The hardest part about moving to Austin has been the loss of a tribe. I’ve been blessed with new friendships and am slowly putting down roots but it’s hard to raise four kids in a city without a support network. When it came time to put people on the emergency list as we registered the kids for school, we drew blanks. There are many days when I need to be three places at once and there isn’t anyone to fill the gap. I miss grandmas. I miss the equity we built into other people’s lives. I miss having help.
I can not do it all despite the extensive to do list I make every night. I can not do it all even though I so desperately want to be the mother that lives in my head. I can not pull off everything I dream up. I would give myself permission to just let most of it go if I didn’t see so many other woman struggling to have it all. Surely our drive to make a wonderful life for our families and accomplish the things written on our hearts can’t be entirely wrong if so many of us can’t shake the feeling that it is possible.
We just can’t do it alone. We need each other. We need a tribe.
This week, my girl Evin and I are launching a brand new social site called Fakoodle. A few months ago, I wrote about my love-hate relationship with Pinterest and from that came the idea of building a local tribe that is Pinterest meets Craigslist meets Etsy. Most of it will live on the internet but we are already planning our first tribe gathering in May- Mamas and Mimosas.
We are thrilled to have so many mamas excited about the idea and even more excited to officially launch the tribe this weekend at the Kid’s Fest and Baby Expo. (An Austin family is bringing our city this great event!) Admission is five bucks for adults and kids are free. We’ll be showcasing some of the talented mamas in our tribe and there will be many, many thing to do and see at the Expo!) We’d love to see you there.
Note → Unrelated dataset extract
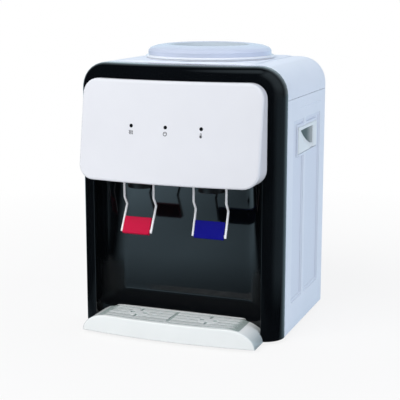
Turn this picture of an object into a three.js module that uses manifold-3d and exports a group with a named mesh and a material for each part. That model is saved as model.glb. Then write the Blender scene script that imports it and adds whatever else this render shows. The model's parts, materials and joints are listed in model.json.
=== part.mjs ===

And more importantly…we’d love to help you find your tribe. ♥
I’ve always maintained that our kids got the best parts of both of us. As of late, I am having to admit that some of my less-than-perfect-ness might be rubbing off on them.
On the nurture side of things, it can be useful. A friend was over a few weeks ago, and they weren’t sure where they set their keys. They had barely muttered the concern and the Evans’ family was mobilized. Zone by zone searching was enacted and the keys were discovered before panic could set in…or my friend had even had a chance to look herself. There was a bit of laughter at my expense. These kids have obviously had some field training.
Besides losing things, my other major shortfall in life is my (lack of) sense of direction. I do live in a new city and I am bound to get lost. But I can get lost in a parking lot.
Once I was meeting a friend at a Starbucks. I used my handy GPS to get me to the parking lot and it was all over from there. I tried to follow their directions from Office Depot to the Starbucks…but it was just too much. Eventually, I was told to park in the closest available spot, they packed up their laptop, and came to find me. In the parking lot.
My best friend’s GPS is five years old and she hasn’t updated the maps lately. It mostly gets her where she wants to go. But here in Austin, we are stuck depending on my navigation skills. Because I can get about 4 places here fairly flawlessly, we are usually ok…as long as we don’t have to go left or right. There is a disconnect in my brain between those words and the physical direction we need to go.
“Take the right bendy!” I blurt out, on short notice as I casually gesture with the appropriate hand.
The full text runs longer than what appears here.